Caldecott is right in her assessment: what Pullman is doing is a far more effective attack on organised religion than simply stating that God doesn’t exist. But it’s also a smarter critique. Most children in the West have at least some familiarity with Christian concepts. Such is the power of religion: stories not everyone believes, not everyone likes—but everyone knows. Part of the reason to play with these elements, even as an atheist, is the realisation that they are, for better or worse, part of Western culture—and, through cultural export and domination, also of global culture to a certain degree.
There are different types of atheism, and they reveal a lot about what their proponents think religion is. Many Western atheists don’t realise that theirs is often a Christian denomination of atheism—one that mirrors Christianity even as it negates it. Equating “not religious” with disbelief in angels, a redeeming creator or an afterlife takes Christianity as the model for religion in general.
The interesting question for anyone who knows they have an ideology—religious or otherwise—is whether they also know how it echoes what came before it. Some branches of contemporary Marxism openly accept that communism is, in a way, secularised Christianity with explicit political goals, revolution and liberation replacing Judgement Day and paradise. Similarly, Northern Lights is a deeply anti-Christian book, but one that takes Christianity seriously—not just as an enemy, but with a strand of affection. Pullman understands that there is no clear line to be drawn between religion and culture, but also that stories belong to everyone: images everybody knows are powerful tools for telling new stories.

I re-read His Dark Materials recently as an adult. Most of the things I’ve described here had completely escaped me as a kid. The Magisterium, the theocratic power centre of Europe in the series, conducts gruesome experiments on children to make them easier to control. Pullman notes in passing that other churches in the South engage in genital mutilation for similar reasons. It’s always easy to sit in Europe and write about how bad things are elsewhere. But universalism means things aren’t excused just because they happen in another culture. Pullman showed great sensitivity by focusing mainly on Christianity as a Western author, but he avoids the trap of cultural relativism—the idea that cultures are monolithic and that ethics are entirely subjective.
These are some reasons His Dark Materials still deserves to be read today. Today, large parts of the globe are witnessing a renewed alliance between the far right and religious fundamentalism. To beat them, we mostly need organisation and people—but these people also need education and arguments. The problem is that once people have stable reactionary identities—e.g. as white, Christian, male—and certain political beliefs like nationalism, racism and sexism become part of the self, the space for rational argument shrinks. The political value of Pullman’s books lies in delivering a message through images—telling a very different story with familiar tropes. The point isn’t that gay angels are inherently better than authoritarian straight ones (which they are), but that a story about gay angels works equally well.

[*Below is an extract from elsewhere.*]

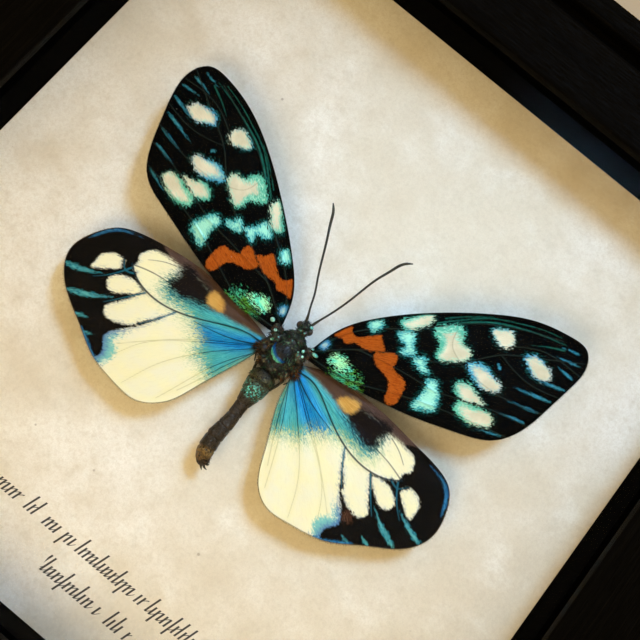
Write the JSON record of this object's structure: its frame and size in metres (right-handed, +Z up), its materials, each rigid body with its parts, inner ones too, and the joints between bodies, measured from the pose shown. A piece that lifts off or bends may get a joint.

His Dark Materials taught my 13-year-old self that religion is fascinating, that there is no shortcut to thinking for ourselves, and that our world, too, is magical. It taught me a healthy dose of suspicion towards authority and that we live in only one of an infinite number of possible worlds. That the struggle for freedom of control is not particular to any one time or society, and that the control of the mind begins with control of the body. Kids today will have fun with this excellent read, but it might also help them become witty, warm, and inquisitive people. And maybe—just maybe—it’ll show them a few ways to think critically about religion and power, lessons that are becoming more important again by the day.